• Politik
  • Sahra Wagenknecht und Katja Kipping

Linke fremdeln mit fernen Milieus

Streit in der Linkspartei zeigt alte Unvereinbarkeiten

  • Uwe Kalbe
  • Lesedauer: 5 Min.

In einem Aufruf an die LINKE vertritt die Parteivorsitzende Katja Kipping die Idee, das Interregnum der absehbaren Regierungsbildung von Union und SPD für eine Offensive zu nutzen. Hierfür will sie den Streit in ihrer Partei hinter sich lassen, es gelte sachlich zu debattieren statt die »Erzählung vom Machtkampf« in der Linkspartei zu bedienen. Die Partei müsse ihre »Konflikte bearbeiten« und das »Verbindende mehr in den Mittelpunkt stellen als das Trennende«. Kippings Einwurf muss freilich selbst als Positionierung in diesen Konflikten verstanden werden.

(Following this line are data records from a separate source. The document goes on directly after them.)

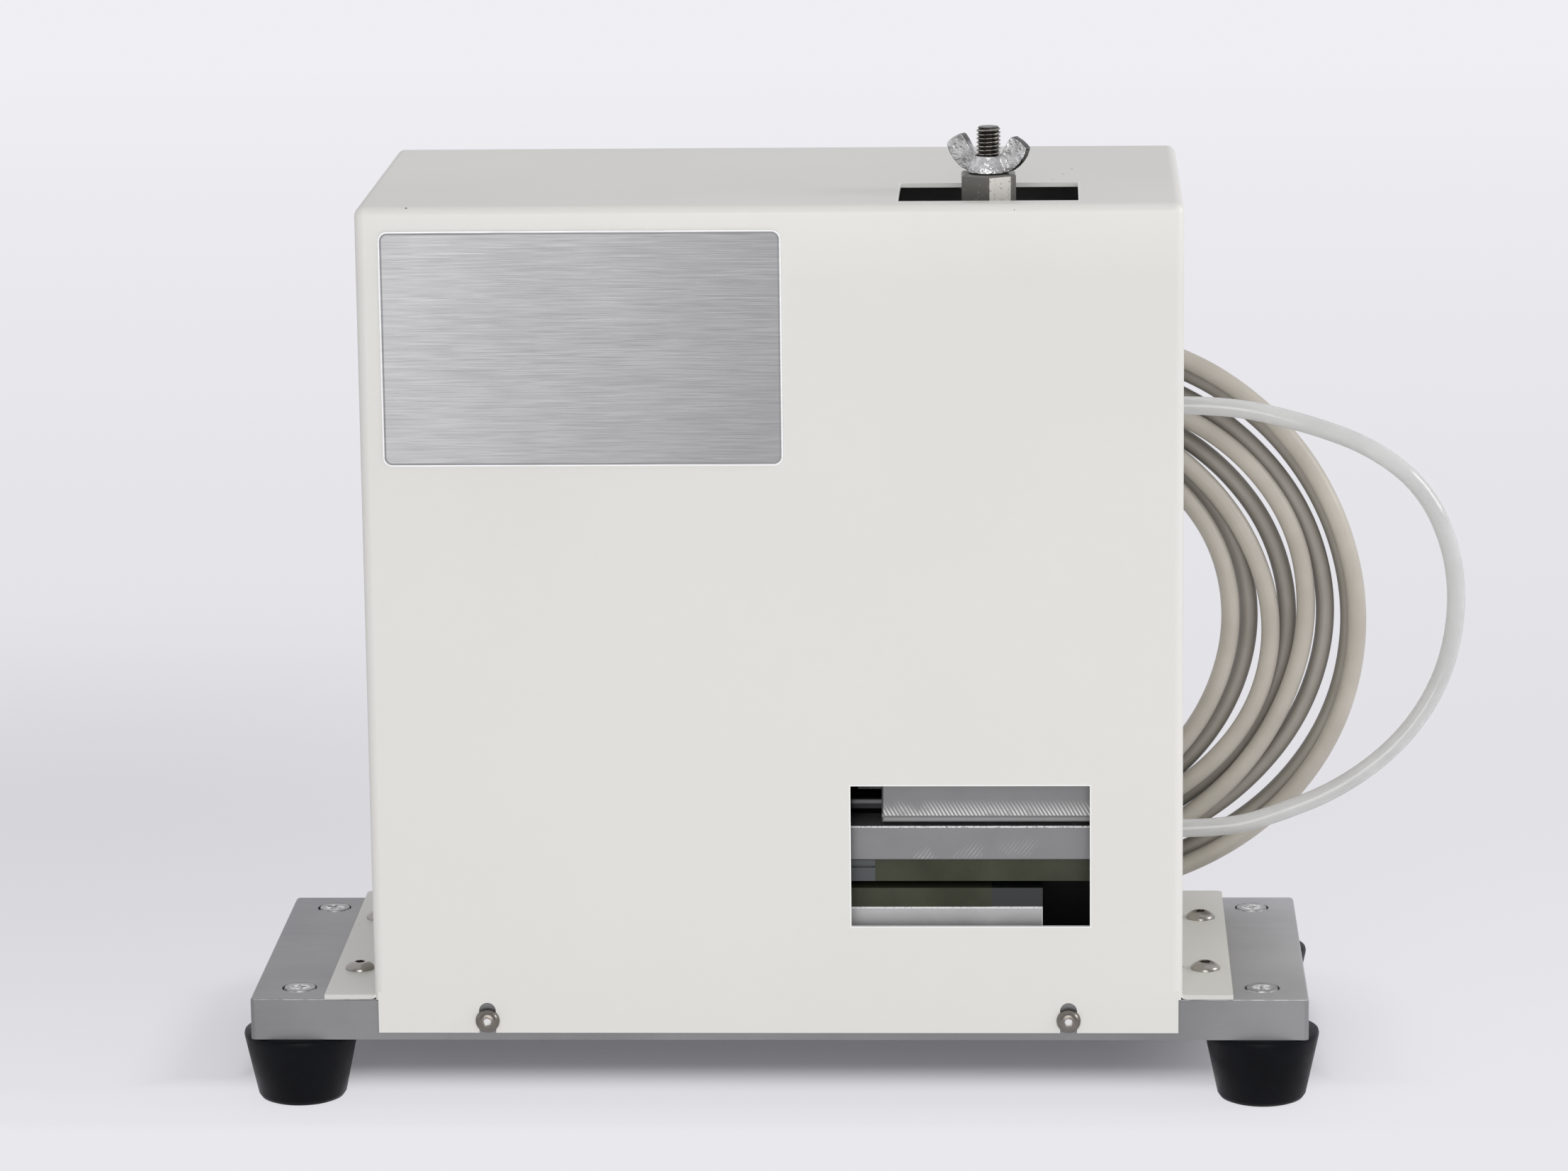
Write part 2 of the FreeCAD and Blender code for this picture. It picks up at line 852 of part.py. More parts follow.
lip_screw_level = "cover_top - sheet - lip_height/2"
cut(
    cover,
    "y",
    "cover_back - sheet",
    "cover_back",
    ("-lip_screw_spacing/2", lip_screw_level, "m_four + hole_clearance"),
    ("lip_screw_spacing/2", lip_screw_level, "m_four + hole_clearance"),
)

front_plate = new_body("front_plate")
add(
    front_plate,
    "y",
    "front_y - label_thickness",
    "front_y",
    rectangle(
        "label_left",
        "cover_bottom + label_bottom",
        "label_left + label_width",
        "cover_bottom + label_bottom + label_height",
    ),
)
soften(front_plate, "Fillet", "label_corner", lambda edge: along(edge, Y_UNIT))

cover_front_screws = new_body("cover_front_screws")
front_screw = round_head(
    cover_front_screws, "m_four_head", "m_four_head_height", "m_four", "m_four_length", "m_four_socket"
)
repeat(cover_front_screws, front_screw, "x", "front_screw_spacing", 2)
place(cover_front_screws, "-front_screw_spacing/2", "front_y", front_screw_level, "front")

cover_flange_screws = new_body("cover_flange_screws")
flange_screw = round_head(
    cover_flange_screws, "m_five_head", "m_five_head_height", "m_five", "m_five_length", "m_five_socket"
)
repeat(cover_flange_screws, flange_screw, "x", flange_spacing, 2, "y", "flange_screw_spacing")
place(
    cover_flange_screws,
    "-(%s)/2" % flange_spacing,
    "plate_middle - flange_screw_spacing/2",
    "plate_top + sheet",
)

rear_panel = new_body("rear_panel")
add(
    rear_panel,
    "y",
    "plate_back",
    "panel_back",
    rectangle(
        "-cover_width/2 + sheet + panel_clearance",
        "plate_top",
        "cover_width/2 - sheet - panel_clearance",
        "cover_top - sheet - panel_clearance",
    ),
    ("gland_x", "gland_level", "gland_neck"),
    ("inlet_x", "inlet_level", "inlet_tube + 2"),
    ("silencer_x", "inlet_level", "silencer_diameter/2"),
    ("-lip_screw_spacing/2", lip_screw_level, "m_four"),
    ("lip_screw_spacing/2", lip_screw_level, "m_four"),
)
add(
    rear_panel,
    "y",
    "plate_back",
    "panel_back",
    rectangle(
        "-cover_width/2 + sheet + panel_clearance",
        "cover_bottom",
        "cover_width/2 - sheet - panel_clearance",
        "plate_top",
    ),
    ("-rear_screw_spacing/2", rear_screw_level, "m_four + hole_clearance"),
    ("0", rear_screw_level, "m_four + hole_clearance"),
    ("rear_screw_spacing/2", rear_screw_level, "m_four + hole_clearance"),
)

rear_screws = new_body("rear_screws")
rear_screw = round_head(
    rear_screws, "m_four_head", "m_four_head_height", "m_four", "m_four_length + sheet", "m_four_socket"
)
repeat(rear_screws, rear_screw, "x", "rear_screw_spacing/2", 3)
place(rear_screws, "-rear_screw_spacing/2", "panel_back", rear_screw_level, "back")

lip_screws = new_body("lip_screws")
lip_screw = round_head(
    lip_screws, "m_four_head", "m_four_head_height", "m_four", "m_four_length", "m_four_socket"
)
repeat(lip_screws, lip_screw, "x", "lip_screw_spacing", 2)
place(lip_screws, "-lip_screw_spacing/2", "cover_back", lip_screw_level, "back")

# ---- frame plate, guides and rack drive -----------------------------------------------------

frame_plate = new_body("frame_plate")
add(
    frame_plate,
    "y",
    "frame_front",
    "frame_back",
    rectangle("frame_left", "plate_top", "frame_right", "plate_top + frame_height"),
)
soften(frame_plate, "Chamfer", "edge_break*2", lambda edge: along(edge, Y_UNIT))
cut(frame_plate, "y", "frame_front", "frame_back", ("pinion_x", "pinion_level", "m_five"))
cut(
    frame_plate,
    "z",
    "plate_top",
    "plate_top + m_five_length",
    *[(x, frame_middle_y, "m_five") for x in frame_bolt_xs],
)

frame_gussets = new_body("frame_gussets")
gusset_corners = [
    ("frame_back", "plate_top"),
    ("frame_back + gusset_reach", "plate_top"),
    ("frame_back + gusset_reach", "plate_top + gusset_thickness"),
    ("frame_back + gusset_thickness", "plate_top + gusset_height"),
    ("frame_back", "plate_top + gusset_height"),
]
gusset_left = "valve_left + valve_length + valve_coil_length + valve_clearance"
gusset = add(frame_gussets, "x", gusset_left, gusset_left + " + gusset_thickness", gusset_corners)
gusset_spacing = "frame_right - gusset_inset - gusset_thickness - (%s)" % gusset_left
repeat(frame_gussets, gusset, "x", gusset_spacing, 2)


def guide_rail(label, left, level):
    """One profiled rail with its row of counterbored holes."""
    rail = new_body(label)
    low = "%s - rail_width/2" % level
    high = "%s + rail_width/2" % level
    rail_face = "frame_front - rail_height"
    bore_bottom = "frame_front - rail_height/2"
    add(rail, "y", rail_face, "frame_front", rectangle(left, low, left + " + rail_length", high))
    groove = "rail_height/3"
    for edge_level, sign in ((low, "+"), (high, "-")):
        cut(
            rail,
            "x",
            left,
            left + " + rail_length",
            [
                ("%s - %s/2" % (bore_bottom, groove), edge_level),
                ("%s + %s/2" % (bore_bottom, groove), edge_level),
                (bore_bottom, "%s %s rail_height/8" % (edge_level, sign)),
            ],
        )
    first = "%s + rail_length/2 - 1.5*rail_hole_pitch" % left
    bore = cut(rail, "y", rail_face, bore_bottom, (first, level, "m_three_head + hole_clearance"))
    hole = cut(rail, "y", rail_face, "frame_front", (first, level, "m_three + hole_clearance"))
    repeat(rail, [bore, hole], "x", "rail_hole_pitch", 4)
    screws = new_body(label + "_screws")
    screw = turn(
        screws,
        [
            ("0", "-rail_height/2 - frame_thickness/2"),
            ("m_three/2", "-rail_height/2 - frame_thickness/2"),
            ("m_three/2", "0"),
            ("m_three_head/2", "0"),
            ("m_three_head/2", "m_three_head_height"),
            ("m_three/2", "m_three_head_height"),
            ("m_three/3", "m_three_head_height/2"),
            ("0", "m_three_head_height/2"),
        ],
    )
    repeat(screws, screw, "x", "rail_hole_pitch", 4)
    place(screws, first, bore_bottom, level, "front")
    cut(
        frame_plate,
        "y",
        "frame_front",
        "frame_front + frame_thickness/2",
        *[("%s + %d*rail_hole_pitch" % (first, i), level, "m_three") for i in range(4)],
    )


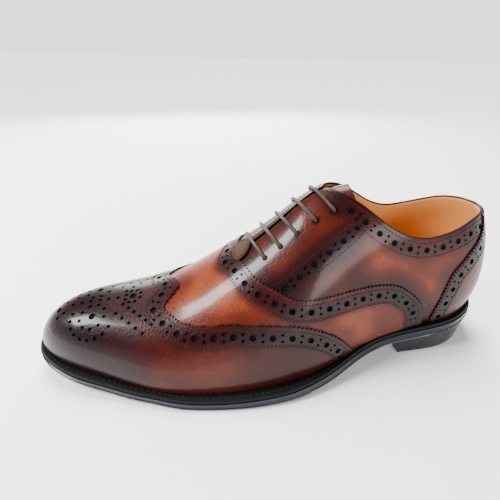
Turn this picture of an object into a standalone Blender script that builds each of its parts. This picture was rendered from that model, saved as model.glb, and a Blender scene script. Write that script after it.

Die »Erzählung vom Machtkampf« war gerade in jüngster Zeit fortgeschrieben worden. Und ein Gespräch, zu dem am Wochenende der neue, kommissarische Bundesgeschäftsführer Harald Wolf die Parteivorsitzenden, Kipping und Bernd Riexinger, mit den Fraktionsvorsitzenden im Bundestag, Sahra Wagenknecht und Dietmar Barsch, geladen hatte, war als Versöhnungsversuch gedacht. Wolf selbst war für den im Streit geschiedenen Bundesgeschäftsführer Matthias Höhn in seine neue Funktion berufen worden. Kipping bestätigt einen Richtungskampf, will diesen aber nun sachlich führen. Schon immer wird dieser mehr oder weniger unversöhnlich ausgetragen, nach Jahren der relativen Ruhe – die sich die Parteivorsitzenden zu Recht zuschreiben – zeugen jüngere Ereignisse nun vom neuen Aufflammen.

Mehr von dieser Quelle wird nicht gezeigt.